New App Makes Wine More Welcoming
From the New Haven Independent
by LUCY GELLMAN | Aug 31, 2016 3:03 pm
A new wine pronunciation app out this month didn’t start anywhere close to a computer. Its local developer, self-described “language junkie” Robert Aiudi, was three-fourths of the way into a glass of red wine at a bar, and had just encountered the kind of problem set he enjoys tackling.
Not far from him, a group of guys was struggling with the pronunciations of the wines they wanted to be drinking, pointing to the menu in a gesture that was immediately recognizable, and all too familiar.
“I’ll have that one,” one of them said haltingly, hesitant even as he pressed his fingernail into the name of a long, hard-to-pronounce Italian red.
Aiudi, who has had a facility with languages since “something just clicked” for him in high school French, decided he would help them. And then he would help others, across the country, with the pronunciation.
All with the click on a button, and the swipe of a finger.
Paul Bass File Photo
PAUL BASS FILE PHOTO
That’s the idea behind SayWine, a new smartphone app developed by Aiudi and business partner Laura Strassman. For Aiudi, it’s a natural extension to The Language Chef, which advocates language learning through the pronunciation of a country’s foods. While that company promotes language learning through cuisine more broadly, SayWine zeros in on a single pronunciation hurdle, rooted in Aiudi’s own love for fermented grapes and the terrain from which they spring.
People who download the app — that’s anyone with a smartphone — will hear two pronunciations of the wine, from a native speaker and someone approximating it in English that they can feel comfortable with. They’ll also get a snippet on the region.

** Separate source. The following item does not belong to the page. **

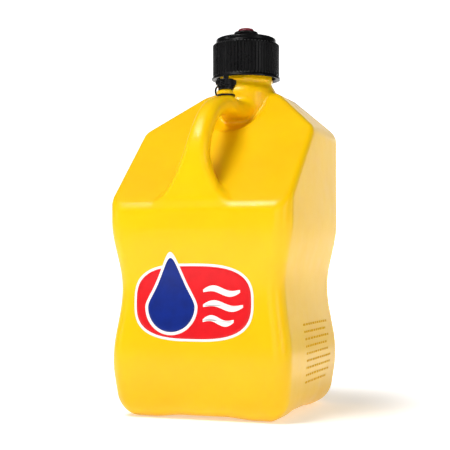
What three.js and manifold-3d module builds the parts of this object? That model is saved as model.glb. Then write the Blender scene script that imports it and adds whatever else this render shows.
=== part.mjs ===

For the chef and linguist, who began drinking wine with his Italian grandparents when he was a child (much to his mother’s chagrin), the ability to pronounce a wine — any wine, and especially a tongue-twisting Italian, French, or Spanish one — is about confidence operating outside of the basic confines of our native tongues. At the most basic level, he said in an interview on WNHH radio’s “Kitchen Sync” earlier this summer, he wants to empower people who are genuinely curious and a little brave, have smartphones, and go to wine stores — which happens to be a pretty large chunk of the population.
“The goal of it is simply to be able to have people feel more comfortable pronouncing wine names,” he said, adding that language learning is essentially “about being completely fearless.”
“I’m afraid of falling off a tall building,” he said. “Beyond that, not much more. I think that what happens with language learning is after the age of seven or so, this sort of veil falls in front of us and we’re afraid to make a mistake. I always thought: well, you have to make mistakes … but when you’re learning a foreign language, you think: ‘Oh my God, everyone in the room is looking at me.’ So what happens is, I just tell students to be fearless.”
In the past, that has meant conquering words like la rucola and chatting about farfalle and apizza at dinner parties at home and abroad. With the addition of SayWine, Aiudi said, students should feel comfortable pronouncing and discussing wines while buying, cooking with, consuming, and serving them. It’s not meant for aspiring sommeliers, or those WWOOFing on organic vineyards in Chianti. Instead, it’s inspired by something he’s seen and experienced in teaching and learning languages: A glass of wine or two can go a long way in helping people drop their defenses.
“It’s about trying to give up the fear of making a mistake. Very often I’ll tell students: have a couple glasses of wine before a class or when you’re learning, because as you relax, your subconscious will take over, and then you become really more spongey … that veil seems to fade away.”
Eventually, Aiudi intends for SayWine to branch out from Italy to France, Spain, and maybe Germany — all countries where he has immersed himself in every facet of a given language. The first linguistic stop is personal, though: Tuscany, with which he associates deep, flavorful wines, big sunflowers, and sun-soaked afternoons with friends.
“Tuscany is just beautiful,” he said. “Brunellos are amazing wines.”
That’s just the beginning. Then he, Strassman, and several native speakers will take on the Piemonte, Veneto, and Friuli regions, adding other red wines and crisp whites to the mix. Afterward, they’ll move into Sicily and then the Bordeaux regions of France.
“When you make it seem like it’s some kind of haughty thing, it’s not welcoming,” Aiudi said. “I think wine is one of the most welcoming things in the world. I’m sure it [the app] will change, it’ll evolve, but I want people to feel comfortable.”